Your task is to write out exactly the lines from the line containing "Write the Blender" through the end of the records, inclusive at both ends.

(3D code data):
▶
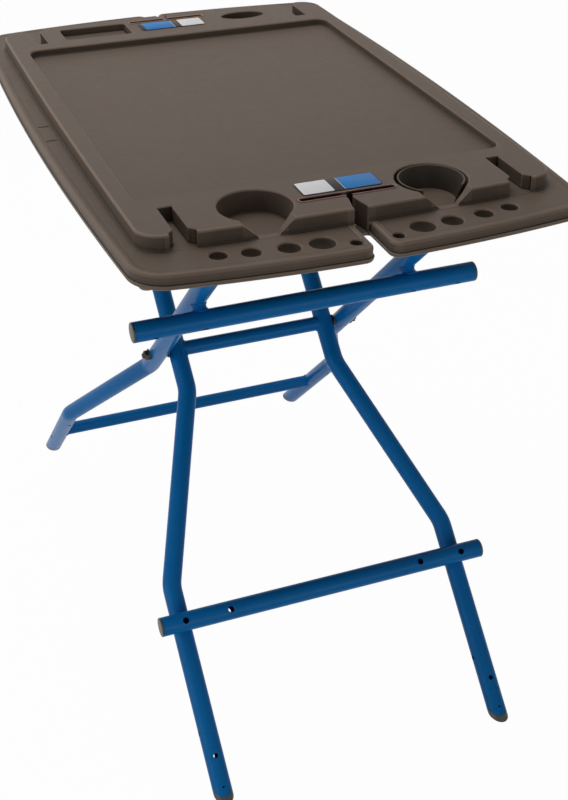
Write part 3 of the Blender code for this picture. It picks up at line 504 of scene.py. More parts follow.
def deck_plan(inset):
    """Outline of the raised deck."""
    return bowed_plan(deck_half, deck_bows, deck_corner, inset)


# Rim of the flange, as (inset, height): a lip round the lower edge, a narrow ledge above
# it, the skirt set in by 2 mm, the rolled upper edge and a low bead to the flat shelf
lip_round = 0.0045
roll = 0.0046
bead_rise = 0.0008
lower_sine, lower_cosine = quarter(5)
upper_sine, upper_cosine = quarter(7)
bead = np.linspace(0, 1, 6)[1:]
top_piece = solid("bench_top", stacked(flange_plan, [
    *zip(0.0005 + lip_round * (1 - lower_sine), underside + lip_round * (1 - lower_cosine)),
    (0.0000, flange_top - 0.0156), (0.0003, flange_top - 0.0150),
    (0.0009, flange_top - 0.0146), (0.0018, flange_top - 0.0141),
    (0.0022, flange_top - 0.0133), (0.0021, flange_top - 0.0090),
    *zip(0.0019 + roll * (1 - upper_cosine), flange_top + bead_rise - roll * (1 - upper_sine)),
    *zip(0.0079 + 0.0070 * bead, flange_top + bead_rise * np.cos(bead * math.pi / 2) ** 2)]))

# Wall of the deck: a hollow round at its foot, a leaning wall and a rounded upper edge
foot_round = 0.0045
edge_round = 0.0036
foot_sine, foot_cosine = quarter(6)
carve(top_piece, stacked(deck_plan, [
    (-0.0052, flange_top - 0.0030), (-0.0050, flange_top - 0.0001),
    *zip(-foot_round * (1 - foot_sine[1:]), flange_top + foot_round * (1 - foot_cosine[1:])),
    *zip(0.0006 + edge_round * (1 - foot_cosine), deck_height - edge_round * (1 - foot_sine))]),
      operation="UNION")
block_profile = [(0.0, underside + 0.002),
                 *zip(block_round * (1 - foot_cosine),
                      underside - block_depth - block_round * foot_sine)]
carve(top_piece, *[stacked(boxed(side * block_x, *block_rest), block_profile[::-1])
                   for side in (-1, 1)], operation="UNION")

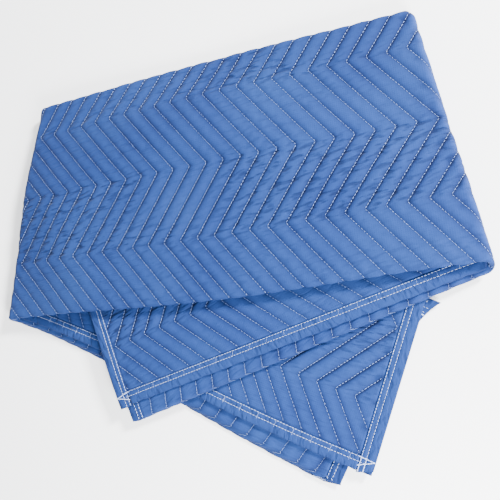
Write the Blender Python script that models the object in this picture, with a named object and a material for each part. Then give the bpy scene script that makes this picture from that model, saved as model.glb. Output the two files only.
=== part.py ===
◀
(OUTPUT OF THE EXERCISE):
Write the Blender Python script that models the object in this picture, with a named object and a material for each part. Then give the bpy scene script that makes this picture from that model, saved as model.glb. Output the two files only.
=== part.py ===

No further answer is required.